Women are amazing. We are seekers of everything wonderful. We want everything to be just perfect, from the temperature in our newborn baby’s room, to the color and length of the curtains in the living room.
We are both nurturing and fierce. We can nurse a newborn with tenderness, and then turn around and defend them with every beat of our heart. We are beautiful and strong, we are humble and wise, and we are witty and resourceful. We can multitask, make a dump look like the Marriott in a matter of hours, and make a home that is both peaceful and centered around love and respect.

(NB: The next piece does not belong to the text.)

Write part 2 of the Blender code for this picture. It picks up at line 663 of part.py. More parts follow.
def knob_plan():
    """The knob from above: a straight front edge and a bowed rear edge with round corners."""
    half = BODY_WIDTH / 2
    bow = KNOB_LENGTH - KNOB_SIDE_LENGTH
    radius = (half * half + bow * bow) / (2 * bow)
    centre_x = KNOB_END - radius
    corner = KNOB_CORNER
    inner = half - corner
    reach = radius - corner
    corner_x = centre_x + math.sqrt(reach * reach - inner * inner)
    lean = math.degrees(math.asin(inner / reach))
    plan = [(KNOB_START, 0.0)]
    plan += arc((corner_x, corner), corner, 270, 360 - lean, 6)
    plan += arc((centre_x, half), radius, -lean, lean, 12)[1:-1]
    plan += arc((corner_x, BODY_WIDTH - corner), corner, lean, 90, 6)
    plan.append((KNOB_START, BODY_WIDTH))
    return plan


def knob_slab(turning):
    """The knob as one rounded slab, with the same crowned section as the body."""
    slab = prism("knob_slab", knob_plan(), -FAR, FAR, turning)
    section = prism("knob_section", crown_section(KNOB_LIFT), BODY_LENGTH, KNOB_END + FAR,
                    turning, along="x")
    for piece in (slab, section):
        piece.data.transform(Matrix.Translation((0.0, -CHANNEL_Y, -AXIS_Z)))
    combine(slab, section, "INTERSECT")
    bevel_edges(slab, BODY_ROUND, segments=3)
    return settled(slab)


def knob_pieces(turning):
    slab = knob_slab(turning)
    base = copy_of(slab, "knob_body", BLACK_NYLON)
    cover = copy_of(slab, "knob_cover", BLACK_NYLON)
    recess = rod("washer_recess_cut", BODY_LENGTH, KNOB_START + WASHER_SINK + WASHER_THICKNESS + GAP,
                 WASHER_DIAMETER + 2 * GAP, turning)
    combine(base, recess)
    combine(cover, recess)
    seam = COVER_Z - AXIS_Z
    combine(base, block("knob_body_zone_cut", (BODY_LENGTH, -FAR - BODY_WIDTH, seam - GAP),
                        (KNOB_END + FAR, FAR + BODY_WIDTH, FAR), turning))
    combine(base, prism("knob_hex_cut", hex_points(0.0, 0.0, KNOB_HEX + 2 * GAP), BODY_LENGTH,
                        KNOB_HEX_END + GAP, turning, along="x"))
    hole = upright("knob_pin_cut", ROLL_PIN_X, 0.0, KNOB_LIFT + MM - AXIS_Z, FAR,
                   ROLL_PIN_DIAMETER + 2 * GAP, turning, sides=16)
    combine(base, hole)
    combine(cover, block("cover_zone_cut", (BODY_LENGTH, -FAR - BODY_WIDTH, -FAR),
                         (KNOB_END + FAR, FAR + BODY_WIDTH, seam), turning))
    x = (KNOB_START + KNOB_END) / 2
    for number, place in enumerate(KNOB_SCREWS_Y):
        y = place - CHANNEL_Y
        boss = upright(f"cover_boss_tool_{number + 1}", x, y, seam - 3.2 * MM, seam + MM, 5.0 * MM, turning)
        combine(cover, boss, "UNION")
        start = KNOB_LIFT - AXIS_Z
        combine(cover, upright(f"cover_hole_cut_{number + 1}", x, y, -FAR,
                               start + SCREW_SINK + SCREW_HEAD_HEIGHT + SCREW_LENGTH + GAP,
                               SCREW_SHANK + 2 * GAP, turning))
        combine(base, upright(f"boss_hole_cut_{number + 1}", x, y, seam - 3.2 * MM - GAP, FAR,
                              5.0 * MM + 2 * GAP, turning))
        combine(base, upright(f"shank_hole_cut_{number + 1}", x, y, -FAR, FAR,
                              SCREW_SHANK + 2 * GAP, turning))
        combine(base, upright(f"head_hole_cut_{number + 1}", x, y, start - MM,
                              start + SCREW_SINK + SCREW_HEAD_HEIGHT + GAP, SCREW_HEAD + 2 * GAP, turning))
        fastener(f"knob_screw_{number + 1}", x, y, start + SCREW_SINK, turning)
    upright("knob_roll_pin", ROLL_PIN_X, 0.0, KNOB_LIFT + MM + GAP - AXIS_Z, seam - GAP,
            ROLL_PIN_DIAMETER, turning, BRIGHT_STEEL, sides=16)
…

Women are incredible. Can I get an amen?
Here’s the unfortunate part: In a time when women should be coming together, and rallying for love and change for OUR children, we are more divided than ever. If you don’t believe me, visit the comment section of any parenting article on Facebook. We are constantly dividing ourselves based on medical choices, parenting styles, parenting choices, lifestyle choices, personality traits, and preferences. I like to think I’m fairly self-aware, but sometimes even I get caught up in the pettiest things.

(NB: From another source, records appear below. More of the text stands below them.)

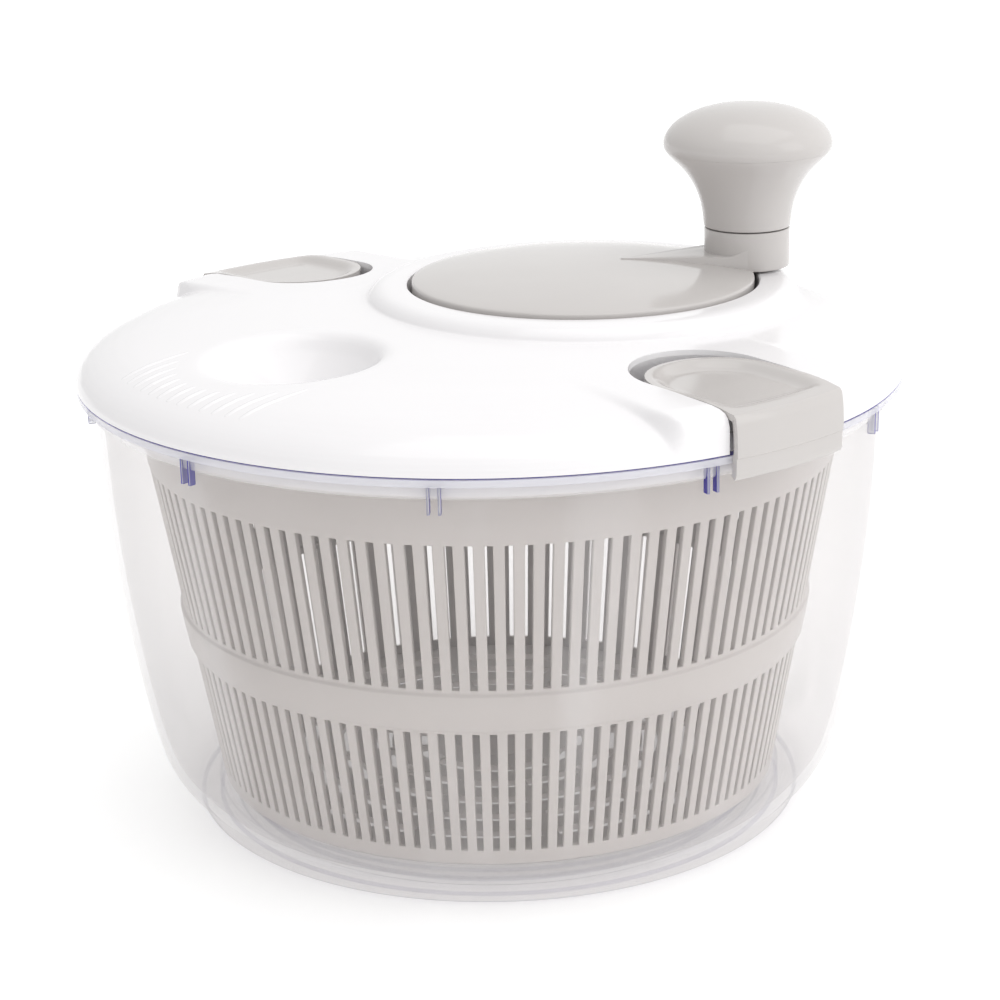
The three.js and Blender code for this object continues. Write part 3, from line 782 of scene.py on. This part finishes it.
def makeLidDome():
    # spun skin; beside the clips each point moves from the plain outline to the square-shouldered one
    count = (len(lidShape["plain"]) - 1) * lidShape["rowsPerStep"]
    rows = []
    angles = lidAngles()
    for i in range(count + 1):
        r0, z0 = profileAt(lidShape["plain"], i / count)
        r1, z1 = profileAt(lidShape["shoulder"], i / count)
        row = []
        for angle in angles:
            share = shoulderShare(r0 * math.cos(angle), r0 * math.sin(angle))
            radius, height = r0 + (r1 - r0) * share, z0 + (z1 - z0) * share
            row.append((radius * mm * math.cos(angle), radius * mm * math.sin(angle), height * mm))
        rows.append(row)
    dome = gridSheet("lidShell", rows, closed=True)
    pointUp(dome)
    applyModifier(dome, "SOLIDIFY", thickness=lidShape["thickness"] * mm, offset=-1)
    overlap = lidShape["overlap"]
    collarPlan = circlePlan((lidShape["collarFoot"][-1][0] - overlap) * mm, 192, crankX, crankY)
    dishPlan = circlePlan((lidShape["dishRim"][-1][0] - overlap) * mm, 128, 0, lidShape["dishY"] * mm)
    plan = fingerPlan(lidShape["pocketInner"], lidShape["pocketOuter"], lidShape["pocketHalf"])
    plan = offsetPlan(plan, overlap - lidShape["lip"])
    plan = [(136, plan[0][1])] + plan + [(136, plan[-1][1])]
    pockets = [[point[:2] for point in placed(side, plan, 0)] for side in (1, -1)]
    for outline in (collarPlan, dishPlan, *pockets):
        cutWith(dome, prism("lidCutter", outline, 120 * mm, 170 * mm))
    return dome


def blendedRound(name, section, blend, x, y, steps, wall):
    # turned rows, then rows that flow onto the lid, whose height changes round them
    angles = [2 * math.pi * c / steps for c in range(steps + 1)]
    rows = [polarRow(radius, height, angles, x, y) for radius, height in section]
    last = section[-1][1]
    for radius, share in blend:
        row = []
        for px, py, _ in polarRow(radius, 0, angles, x, y):
            base = lidHeight(px / mm, py / mm)
            row.append((px, py, (base + (last - base) * share) * mm))
        rows.append(row)
    sheet = gridSheet(name, rows, closed=True)
    faceUp(sheet)
    applyModifier(sheet, "SOLIDIFY", thickness=wall * mm, offset=-1)
    return sheet


def makeCollar():
    return blendedRound("lidCollar", lidShape["collar"], lidShape["collarFoot"], crankX, crankY, 256,
                        lidShape["collarWall"])


def makeDish():
    return blendedRound("lidDish", lidShape["dish"], lidShape["dishRim"], 0, lidShape["dishY"] * mm, 160,
                        lidShape["dishWall"])


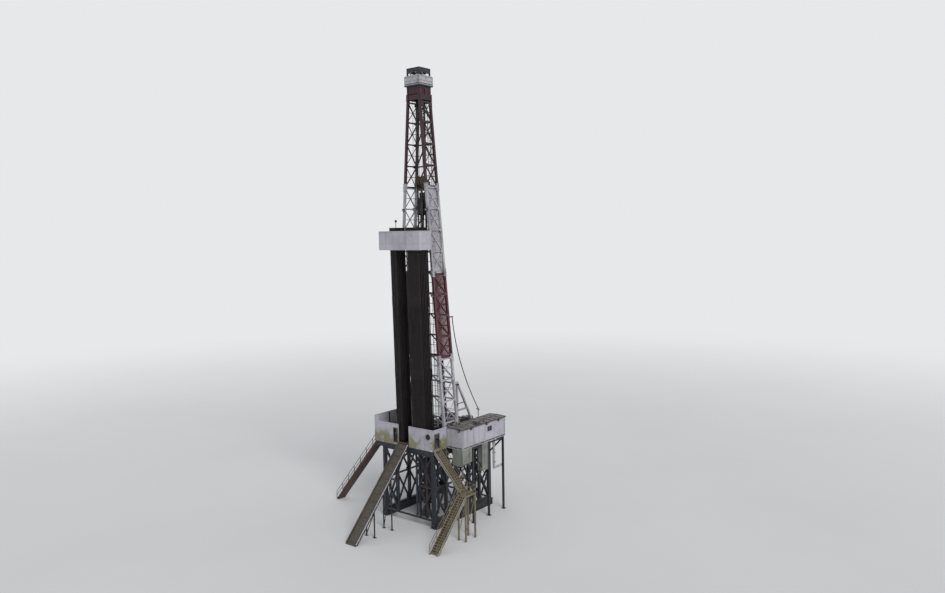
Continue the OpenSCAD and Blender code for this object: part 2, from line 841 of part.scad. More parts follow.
module top_frame() {
    z = mast_z + crown_h + platform_t;
    w = top_frame_w;
    x = leg_top_x;
    y = platform_y - 160;
    top = z + top_frame_h;
    color(red) translate([0, crown_y, 0]) {
        for (s = [-1, 1]) {
            for (t = [-1, 1]) post_between(s * x, t * y, w, z, top);
            block([s * x - w / 2, -y, top - w], [s * x + w / 2, y, top]);
            block([-x, s * y - w / 2, top - w], [x, s * y + w / 2, top]);
        }
        block([-x, -w / 2, top - w], [x, w / 2, top]);
        translate([0, 0, top - 1]) along_y() linear_extrude(w, center = true)
            polygon([[-y * 0.6, 0], [y * 0.6, 0], [y * 0.3, 110], [-y * 0.3, 110]]);
    }
}

// Travelling block, top drive and lines

module cheek_drawing() {
    r = sheave_r + 40;
    low = block_low - sheave_z;
    circle(r = r);
    polygon([[-r, 0], [-170, low], [170, low], [r, 0]]);
}

module travelling_block() {
    color(olive) {
        sheave_cluster(sheave_z, block_w / 2 - 1);
        for (s = [-1, 1]) translate([s * (block_w / 2 - cheek_t / 2), 0, sheave_z]) along_y()
            linear_extrude(cheek_t, center = true) cheek_drawing();
        block([-block_w / 2 + 10, -120, block_low], [block_w / 2 - 10, 120, block_low + 130]);
    }
}

module top_drive() {
    top = block_low - seat;
    low = block_low - top_drive_h;
    body_top = top - drive_link_h;
    body_low = body_top - drive_body_h;
    color(dark) {
        translate([0, 0, body_top - 1]) cylinder(r = 70, h = top - body_top + 1);
        for (s = [-1, 1]) {
            block([s * 150 - 25, -45, body_top - 60], [s * 150 + 25, 45, top - 120]);
            block([s * 190 - 60, -200, body_low], [s * 190 + 60, 200, body_top]);
            block([s * 130 - 18, -30, low + 60], [s * 130 + 18, 30, body_low + 80]);
        }
        block([-180, -45, top - 200], [180, 45, top - 110]);
        block([-200, -150, body_low + 60], [200, 150, body_top - 40]);
        for (s = [-1, 1]) translate([s * 130, 0, body_top - 60]) cylinder(r = 95, h = 260);
        translate([0, 0, low]) cylinder(r = 60, h = body_low - low + 80);
        translate([0, 0, body_low - 320]) cylinder(r = 140, h = 340);
        block([-190, -60, low], [190, 60, low + 120]);
    }
}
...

Sometimes, life gets too busy and we forget about our common ground.
We’re divided on formula versus breast milk, working outside the home versus working at home, homeschooling versus private school versus public school — and that’s only in the parenting world. We cut each other down in the workplace, whether it’s indirect or outright. We compare, make judgments, and figure out where we fit in the world of women. We look at women that we consider “less than” and we trash talk.

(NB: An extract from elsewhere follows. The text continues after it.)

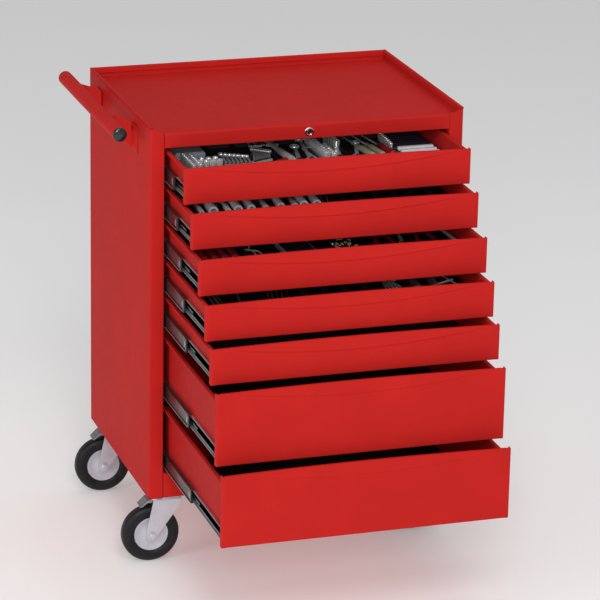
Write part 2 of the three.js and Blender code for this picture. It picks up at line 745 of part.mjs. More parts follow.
function addCasters(chest) {
  addSwivelCaster(chest, 'caster_front_left', swivelInsetY);
  addSwivelCaster(chest, 'caster_rear_left', cabinetDepth - swivelInsetY);
  addFixedCaster(chest, 'caster_front_right', fixedInsetY);
  addFixedCaster(chest, 'caster_rear_right', cabinetDepth - fixedInsetY);
}

// ---------------------------------------------------------------- assembly

// The origin is on the floor under the middle of everything, drawers and handle included.
const chest = new THREE.Group();
const leftmost = handleX - handleRadius;
chest.position.set(-(leftmost + halfWidth) / 2, (widestOpening - cabinetDepth) / 2, 0);
addCabinet(chest);
addHandle(chest);
addLock(chest);
addDrawers(chest);
addCasters(chest);

const model = new THREE.Group();
model.add(chest);

export default model;
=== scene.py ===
import math
import random

import bmesh
import bpy
from mathutils import Matrix, Vector


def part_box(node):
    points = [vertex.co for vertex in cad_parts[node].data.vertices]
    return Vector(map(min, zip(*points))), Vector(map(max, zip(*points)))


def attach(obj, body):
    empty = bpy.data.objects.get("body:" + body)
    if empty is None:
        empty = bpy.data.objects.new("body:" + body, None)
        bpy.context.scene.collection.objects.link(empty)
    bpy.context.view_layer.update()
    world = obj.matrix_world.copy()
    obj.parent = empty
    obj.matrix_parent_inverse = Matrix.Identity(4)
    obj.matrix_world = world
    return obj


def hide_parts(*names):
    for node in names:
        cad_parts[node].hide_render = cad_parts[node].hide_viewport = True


# Rolling tool chest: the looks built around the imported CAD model.
#
# Shapes are written in cabinet millimetres: X from the middle of the cabinet, Y from its front face
# to the back, Z up from the floor. Pieces on a drawer are written in that drawer's own millimetres,
# with Y = 0 at its front face and Z = 0 at the bottom of its front. place() turns both into metres.

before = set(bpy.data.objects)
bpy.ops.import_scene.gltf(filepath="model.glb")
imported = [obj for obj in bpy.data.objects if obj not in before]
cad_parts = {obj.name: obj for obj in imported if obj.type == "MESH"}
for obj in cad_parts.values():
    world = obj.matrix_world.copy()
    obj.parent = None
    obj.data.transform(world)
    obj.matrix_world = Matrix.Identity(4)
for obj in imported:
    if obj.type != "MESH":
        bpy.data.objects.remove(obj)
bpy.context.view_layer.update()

MM = 0.001
TAU = 2 * math.pi


# ------------------------------------------------------------------ sizes taken from the frame

def box_mm(node):
    low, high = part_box(node)
    return low / MM, high / MM


left_low, left_high = box_mm("left_side_panel")
right_high = box_mm("right_side_panel")[1]
base_low, base_high = box_mm("base_panel")
header_low, header_high = box_mm("front_header")
tray_low = box_mm("top_tray")[0]

ORIGIN = Vector(((left_low.x + right_high.x) / 2, base_low.y, 0))
HALF = (right_high.x - left_low.x) / 2
DEPTH = base_high.y - base_low.y
BASE_Z = base_low.z
SHEET = 1.5
GAP = 0.3
LIP_TOP = left_high.z
TRAY_FLOOR = tray_low.z + SHEET
HEADER_TOP = header_high.z
OPENING_TOP = header_low.z
SILL_TOP = base_high.z
POST = left_high.x - left_low.x
POST_RETURN = 25
LIP_DEPTH = 10
HEM_WIDTH = 7
HEM_DROP = 12
EDGE_RETURN = 18
OPENING_HALF = HALF - POST
INNER_HALF = HALF - SHEET - GAP

DRAWERS = range(1, 8)
SLIDE_THICKNESS = 13.2
SLIDE_CENTRE = 22
SLIDE_HEIGHT = 35


# ------------------------------------------------------------------ mesh helpers

def place(points, offset=(0, 0, 0)):
    """Cabinet millimetres, moved by an offset, as metres in the row frame."""
    shift = ORIGIN + Vector(offset)
    return [tuple((Vector(p) + shift) * MM) for p in points]


def join(*parts):
    """Several (vertices, faces) as one."""
    vertices, faces = [], []
    for part_vertices, part_faces in parts:
        start = len(vertices)
        vertices += part_vertices
        faces += [[start + i for i in face] for face in part_faces]
    return vertices, faces


def moved(part, offset):
    vertices, faces = part
    shift = Vector(offset)
    return [tuple(Vector(v) + shift) for v in vertices], faces


def turned_by(part, angle, axis, centre=(0, 0, 0)):
    """A part turned by an angle in degrees about an axis through a centre."""
    vertices, faces = part
    c = Vector(centre)
    rotation = Matrix.Rotation(math.radians(angle), 3, axis)
    return [tuple(rotation @ (Vector(v) - c) + c) for v in vertices], faces


def mirrored(part):
    """A part mirrored across the middle of the cabinet."""
    vertices, faces = part
    return [(-x, y, z) for x, y, z in vertices], [face[::-1] for face in faces]


def block(x, y, z):
    (x0, x1), (y0, y1), (z0, z1) = sorted(x), sorted(y), sorted(z)
    vertices = [(px, py, pz) for pz in (z0, z1) for py in (y0, y1) for px in (x0, x1)]
    faces = [[0, 2, 3, 1], [4, 5, 7, 6], [0, 1, 5, 4], [2, 6, 7, 3], [0, 4, 6, 2], [1, 3, 7, 5]]
    return vertices, faces


def loft(rings, capped=True):
    """Rings of the same number of points joined one to the next, with flat ends."""
    count = len(rings[0])
    vertices = [tuple(p) for ring in rings for p in ring]
    faces = []
    for k in range(len(rings) - 1):
        for i in range(count):
            j = (i + 1) % count
            faces.append([k * count + i, k * count + j, (k + 1) * count + j, (k + 1) * count + i])
    if capped:
        faces.append(list(range(count))[::-1])
        faces.append([(len(rings) - 1) * count + i for i in range(count)])
    return vertices, faces


AXES = {"X": lambda u, v, w: (w, u, v), "Y": lambda u, v, w: (u, w, v), "Z": lambda u, v, w: (u, v, w)}


def prism(outline, start, end, axis):
    """An outline carried along an axis. start and end are values or functions of an outline point."""
    lay = AXES[axis]
    first = [lay(u, v, start(u, v) if callable(start) else start) for u, v in outline]
    last = [lay(u, v, end(u, v) if callable(end) else end) for u, v in outline]
    return loft([first, last])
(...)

It’s time to stop. Women have a common ground and it is deeper than we can fully comprehend.
Our common ground? The future. Our children are the future. We are the mothers and teachers of the future. Let that sink in. We are raising the future. Let’s do it together with wisdom, in unity, in peace, in kindness, and in love.
Let me get personal here. There are people in my life — other women, who are supposed to be my support, supposed to be on my side — who try to tear me down behind my back. They think I don’t know, but I do. I know I’m not the only one. Women, why are we doing this to each other? When was the last time you told someone, “Hey, I think you’re a great mom!” or “You’re an awesome friend/teacher/person and I love the way you _____”?